** start of Data shown **

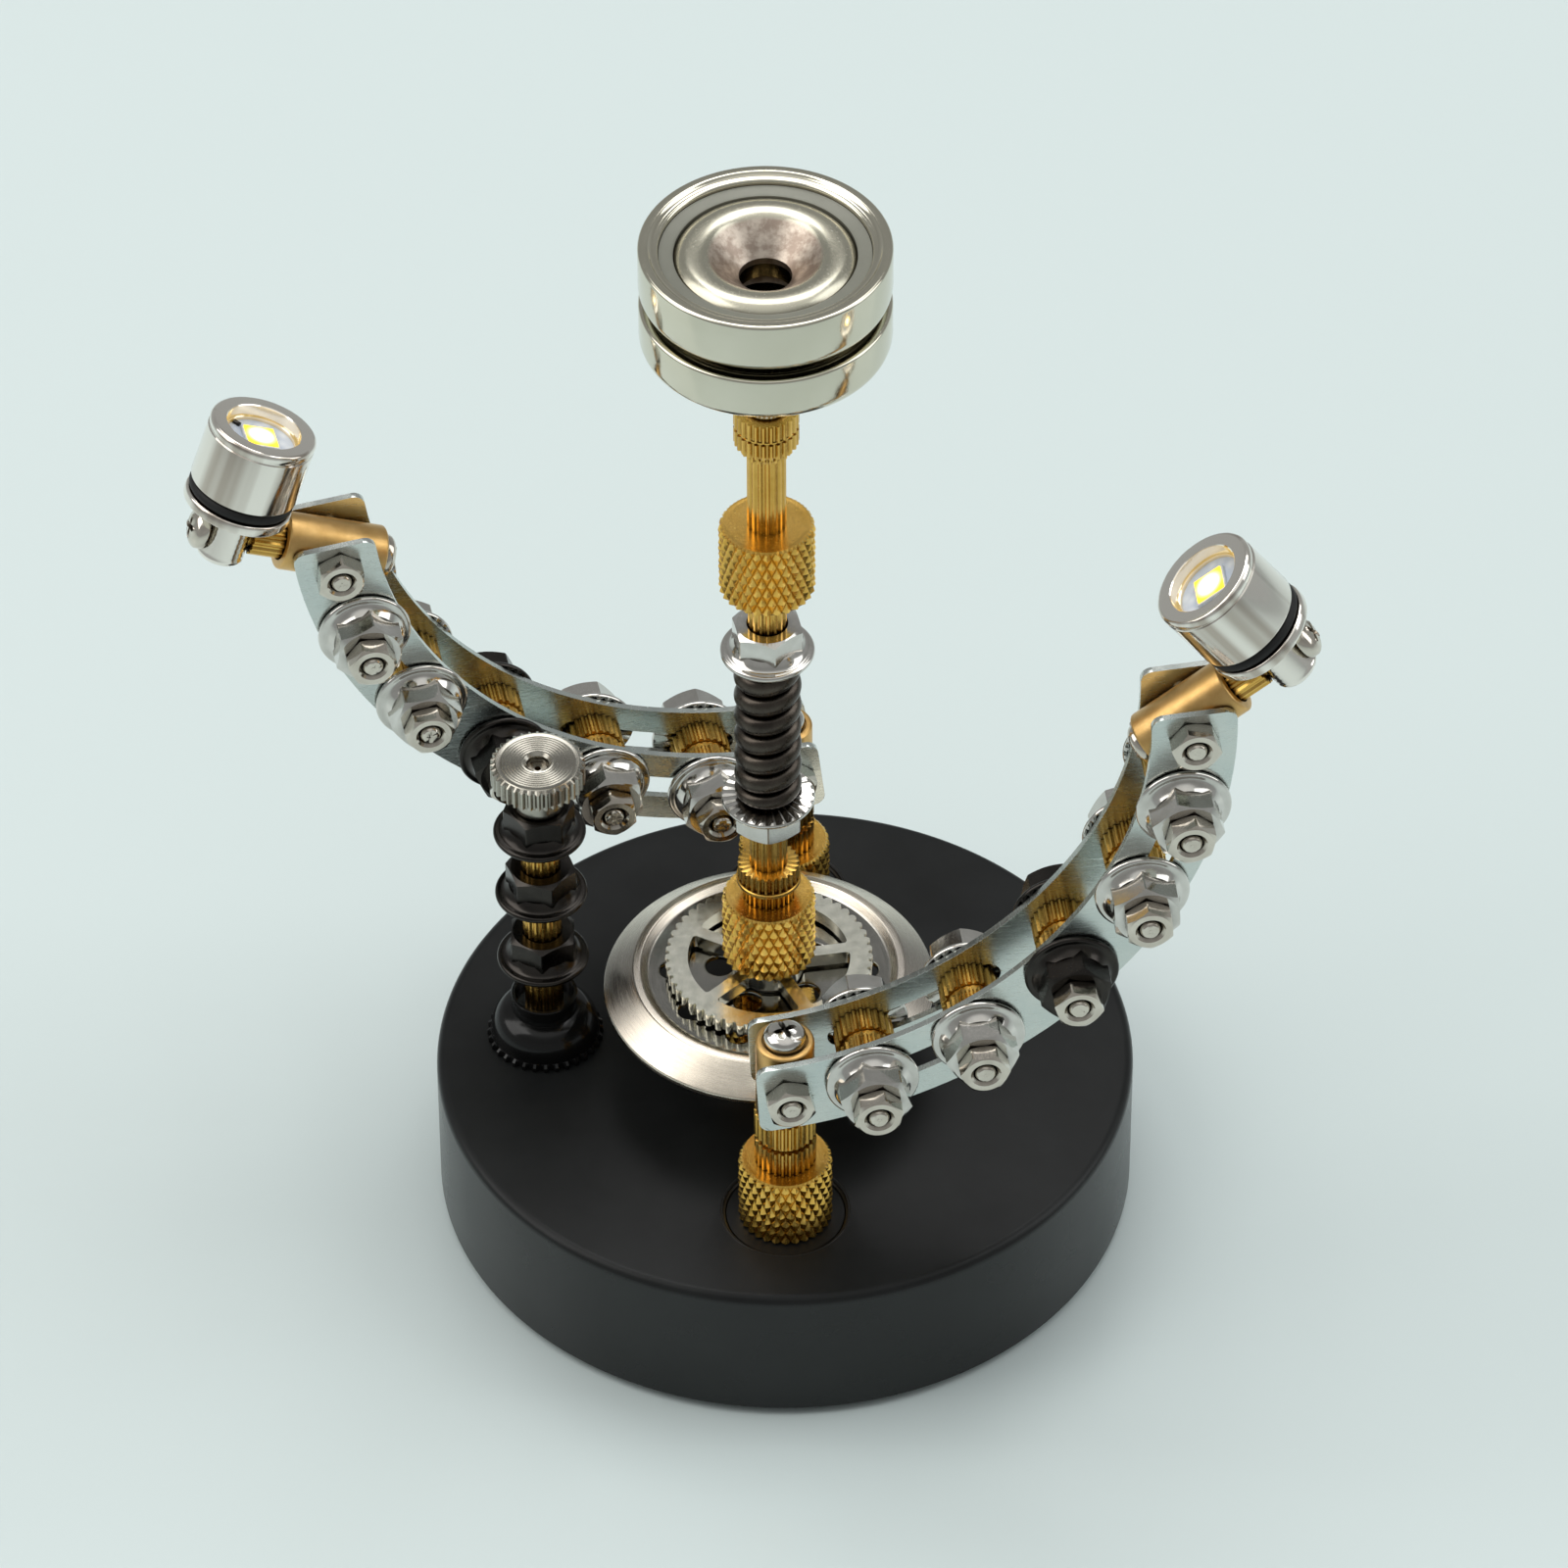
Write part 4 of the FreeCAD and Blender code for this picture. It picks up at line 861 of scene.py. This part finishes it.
def build_column():
    centre = middle("column_rod")
    place = at(centre.x, centre.y)
    low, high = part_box("column_rod")
    rod = fluted([(ROD_RADIUS, low.z, high.z, 0.22 * MM)], 0, 16)
    piece("splined_rod", [rod], BRASS, "stand", ["column_rod"], place, sharp=20)
    nuts = islands("column_flange_nuts")
    lower, upper = nuts[0], nuts[-1]
    forms = flange_nut(at(centre.x, centre.y, lower[1].z) @ flip())
    forms += flange_nut(at(centre.x, centre.y, upper[0].z) @ spin(12))
    piece("column_flange_nut_pair", forms, CHROME, "stand", ["column_flange_nuts"], sharp=24)
    low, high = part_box("spring")
    wire = 1.1 * MM
    coil = coil_form(half_width(low, high) - wire, wire, 1.38 * MM, low.z, high.z, 8)
    piece("coil_spring", [coil], SPRING_STEEL, "stand", ["spring"], place)
    low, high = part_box("magnet_boss")
    radius = half_width(low, high)
    boss = turned([(radius - 0.4 * MM, low.z), (radius, low.z + 0.5 * MM), (radius, high.z - 1.4 * MM),
                   (radius + 0.4 * MM, high.z)], count=64)
    piece("magnet_boss_post", [boss], BRIGHTENED_BOSS_NICKEL, "stand", ["magnet_boss"], place,
          soften=0.12 * MM)


def build_dish():
    cad_finish("dish", DISH_STEEL, 0.2 * MM)
    cad_finish("gear", GALVANISED, 0.28 * MM)
    cad_finish("gear_washer", STEEL)


def build_knob_post():
    centre = middle("knob")
    place = at(centre.x, centre.y)
    piece("serrated_dome", [dome_form()], BLACK_GLOSS, "stand", ["knob_post_dome"], place)
    nuts = []
    for index, box in enumerate(islands("knob_post_nuts")):
        nuts += flange_nut(at(0, 0, box[0].z) @ spin(20 * index))
    piece("black_post_nut_set", nuts, BLACK_OXIDE, "stand", ["knob_post_nuts"], place,
          sharp=24)
    spacers = [fluted([(2.45 * MM, low.z, high.z, 0.22 * MM)], SNUG_BORE, 16)
               for low, high in islands("knob_post_spacers")]
    piece("knob_post_spacer_set", spacers, BRASS, "stand", ["knob_post_spacers"], place, sharp=20)
    build_knob(place)


def dome_form():
    """Round dome on a serrated skirt, with a thin open collar on top."""
    low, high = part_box("knob_post_dome")
    radius = half_width(low, high)
    mouth, collar, body = 3.7 * MM, 4.3 * MM, 6.95 * MM
    lip = 0.12 * MM
    lip_foot = high.z - 0.15 * MM
    mouth_floor = high.z - 1.5 * MM
    crown = high.z - 2.4 * MM
    foot = low.z + 1.1 * MM
    skirt = toothed(radius, 0.5 * MM)
    profile = [(CLEAR_BORE, low.z), (radius - 0.6 * MM, low.z), (skirt, low.z + 0.1 * MM),
               (skirt, low.z + 0.75 * MM), (body + 0.1 * MM, foot), (body, foot)]
    for step in range(1, 15):
        share = step / 14
        reach = collar + (body - collar) * (1 - share ** 2.3) ** 0.6
        profile.append((reach, foot + (crown - foot) * share))
    profile += [(collar, lip_foot), (collar - lip, high.z), (mouth + lip, high.z), (mouth, lip_foot),
                (mouth, mouth_floor), (CLEAR_BORE, mouth_floor)]
    return turned(profile, True, 4 * 32)


def build_knob(place):
    """Thumb knob with a serrated rim, a turned face and a centre hole."""
    low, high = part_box("knob")
    top = high.z - low.z
    radius = half_width(low, high)
    neck = 3.15 * MM
    bore = 1.57 * MM
    bottom = top - 3.3 * MM
    rim = toothed(radius, 0.4 * MM)
    profile = [(bore, 0), (neck - 0.15 * MM, 0), (neck, 0.2 * MM), (neck, bottom),
               (radius - 0.6 * MM, bottom), (rim, bottom + 0.25 * MM), (rim, top - 0.4 * MM),
               (radius - 0.6 * MM, top - 0.08 * MM), (radius - 0.75 * MM, top)]
    profile += grooved_face(top - 0.02 * MM, 4.9 * MM, 0.19 * MM, 0.07 * MM, 16)
    hole = ((1.85, -0.05), (1.45, -0.4), (1.3, -0.8), (1.3, -1.3), (0.9, -1.35), (0.4, -1.25), (0.4, -1.7))
    profile += [(reach * MM, top + drop * MM) for reach, drop in hole]
    profile.append((bore, top - 1.7 * MM))
    piece("thumb_knob", [turned(profile, True, 4 * 36)], TURNED_NICKEL, "knob", ["knob"],
          place @ at(0, 0, low.z), sharp=26)


# ---- pot magnets ----
def cup_form(height):
    """Pot magnet cup on Z = 0 with a stepped rim and a well rounded bottom edge."""
    outer = 15.25 * MM
    inner = 12.8 * MM
    edge = 2.0 * MM
    profile = [(MAGNET_HOLE, 0)] + arc((outer - edge, edge), edge, -90, 0)
    profile += arc((outer - 0.4 * MM, height - 0.4 * MM), 0.4 * MM, 0, 90, 5)
    profile += arc((14.2 * MM, height - 0.35 * MM), 0.35 * MM, 90, 150, 3)
    profile += [(13.6 * MM, height - 0.42 * MM)]
    profile += arc((inner + 0.4 * MM, height - 0.85 * MM), 0.4 * MM, 80, 180, 5)
    profile += [(inner, height - 1.1 * MM), (inner, MAGNET_FLOOR), (MAGNET_HOLE, MAGNET_FLOOR)]
    return turned(profile, True, FINE)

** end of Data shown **

• [Written task]
Output all of the data again. Match it exactly.

• [Correct result]
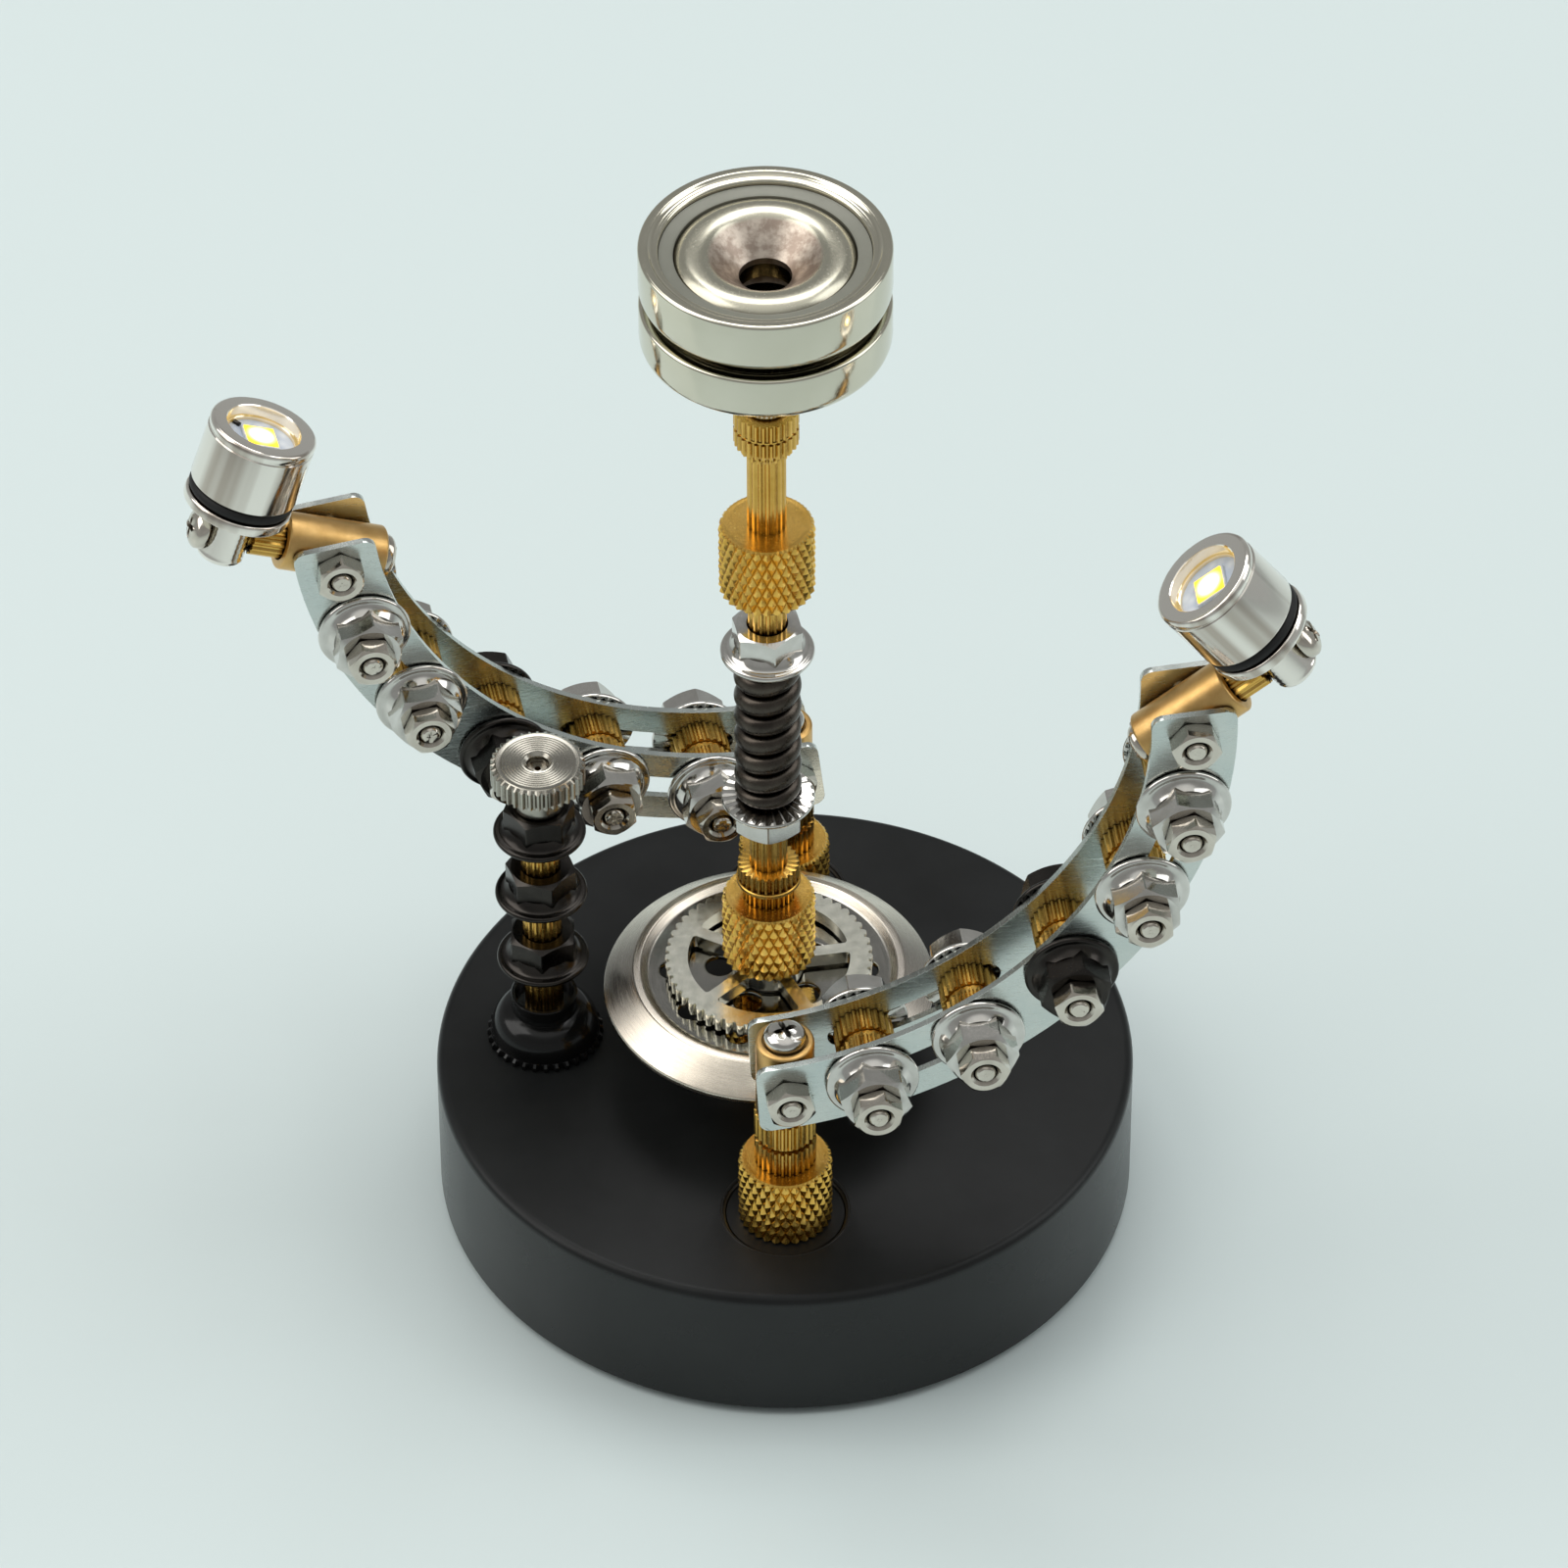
Write part 4 of the FreeCAD and Blender code for this picture. It picks up at line 861 of scene.py. This part finishes it.
def build_column():
    centre = middle("column_rod")
    place = at(centre.x, centre.y)
    low, high = part_box("column_rod")
    rod = fluted([(ROD_RADIUS, low.z, high.z, 0.22 * MM)], 0, 16)
    piece("splined_rod", [rod], BRASS, "stand", ["column_rod"], place, sharp=20)
    nuts = islands("column_flange_nuts")
    lower, upper = nuts[0], nuts[-1]
    forms = flange_nut(at(centre.x, centre.y, lower[1].z) @ flip())
    forms += flange_nut(at(centre.x, centre.y, upper[0].z) @ spin(12))
    piece("column_flange_nut_pair", forms, CHROME, "stand", ["column_flange_nuts"], sharp=24)
    low, high = part_box("spring")
    wire = 1.1 * MM
    coil = coil_form(half_width(low, high) - wire, wire, 1.38 * MM, low.z, high.z, 8)
    piece("coil_spring", [coil], SPRING_STEEL, "stand", ["spring"], place)
    low, high = part_box("magnet_boss")
    radius = half_width(low, high)
    boss = turned([(radius - 0.4 * MM, low.z), (radius, low.z + 0.5 * MM), (radius, high.z - 1.4 * MM),
                   (radius + 0.4 * MM, high.z)], count=64)
    piece("magnet_boss_post", [boss], BRIGHTENED_BOSS_NICKEL, "stand", ["magnet_boss"], place,
          soften=0.12 * MM)


def build_dish():
    cad_finish("dish", DISH_STEEL, 0.2 * MM)
    cad_finish("gear", GALVANISED, 0.28 * MM)
    cad_finish("gear_washer", STEEL)


def build_knob_post():
    centre = middle("knob")
    place = at(centre.x, centre.y)
    piece("serrated_dome", [dome_form()], BLACK_GLOSS, "stand", ["knob_post_dome"], place)
    nuts = []
    for index, box in enumerate(islands("knob_post_nuts")):
        nuts += flange_nut(at(0, 0, box[0].z) @ spin(20 * index))
    piece("black_post_nut_set", nuts, BLACK_OXIDE, "stand", ["knob_post_nuts"], place,
          sharp=24)
    spacers = [fluted([(2.45 * MM, low.z, high.z, 0.22 * MM)], SNUG_BORE, 16)
               for low, high in islands("knob_post_spacers")]
    piece("knob_post_spacer_set", spacers, BRASS, "stand", ["knob_post_spacers"], place, sharp=20)
    build_knob(place)


def dome_form():
    """Round dome on a serrated skirt, with a thin open collar on top."""
    low, high = part_box("knob_post_dome")
    radius = half_width(low, high)
    mouth, collar, body = 3.7 * MM, 4.3 * MM, 6.95 * MM
    lip = 0.12 * MM
    lip_foot = high.z - 0.15 * MM
    mouth_floor = high.z - 1.5 * MM
    crown = high.z - 2.4 * MM
    foot = low.z + 1.1 * MM
    skirt = toothed(radius, 0.5 * MM)
    profile = [(CLEAR_BORE, low.z), (radius - 0.6 * MM, low.z), (skirt, low.z + 0.1 * MM),
               (skirt, low.z + 0.75 * MM), (body + 0.1 * MM, foot), (body, foot)]
    for step in range(1, 15):
        share = step / 14
        reach = collar + (body - collar) * (1 - share ** 2.3) ** 0.6
        profile.append((reach, foot + (crown - foot) * share))
    profile += [(collar, lip_foot), (collar - lip, high.z), (mouth + lip, high.z), (mouth, lip_foot),
                (mouth, mouth_floor), (CLEAR_BORE, mouth_floor)]
    return turned(profile, True, 4 * 32)


def build_knob(place):
    """Thumb knob with a serrated rim, a turned face and a centre hole."""
    low, high = part_box("knob")
    top = high.z - low.z
    radius = half_width(low, high)
    neck = 3.15 * MM
    bore = 1.57 * MM
    bottom = top - 3.3 * MM
    rim = toothed(radius, 0.4 * MM)
    profile = [(bore, 0), (neck - 0.15 * MM, 0), (neck, 0.2 * MM), (neck, bottom),
               (radius - 0.6 * MM, bottom), (rim, bottom + 0.25 * MM), (rim, top - 0.4 * MM),
               (radius - 0.6 * MM, top - 0.08 * MM), (radius - 0.75 * MM, top)]
    profile += grooved_face(top - 0.02 * MM, 4.9 * MM, 0.19 * MM, 0.07 * MM, 16)
    hole = ((1.85, -0.05), (1.45, -0.4), (1.3, -0.8), (1.3, -1.3), (0.9, -1.35), (0.4, -1.25), (0.4, -1.7))
    profile += [(reach * MM, top + drop * MM) for reach, drop in hole]
    profile.append((bore, top - 1.7 * MM))
    piece("thumb_knob", [turned(profile, True, 4 * 36)], TURNED_NICKEL, "knob", ["knob"],
          place @ at(0, 0, low.z), sharp=26)


# ---- pot magnets ----
def cup_form(height):
    """Pot magnet cup on Z = 0 with a stepped rim and a well rounded bottom edge."""
    outer = 15.25 * MM
    inner = 12.8 * MM
    edge = 2.0 * MM
    profile = [(MAGNET_HOLE, 0)] + arc((outer - edge, edge), edge, -90, 0)
    profile += arc((outer - 0.4 * MM, height - 0.4 * MM), 0.4 * MM, 0, 90, 5)
    profile += arc((14.2 * MM, height - 0.35 * MM), 0.35 * MM, 90, 150, 3)
    profile += [(13.6 * MM, height - 0.42 * MM)]
    profile += arc((inner + 0.4 * MM, height - 0.85 * MM), 0.4 * MM, 80, 180, 5)
    profile += [(inner, height - 1.1 * MM), (inner, MAGNET_FLOOR), (MAGNET_HOLE, MAGNET_FLOOR)]
    return turned(profile, True, FINE)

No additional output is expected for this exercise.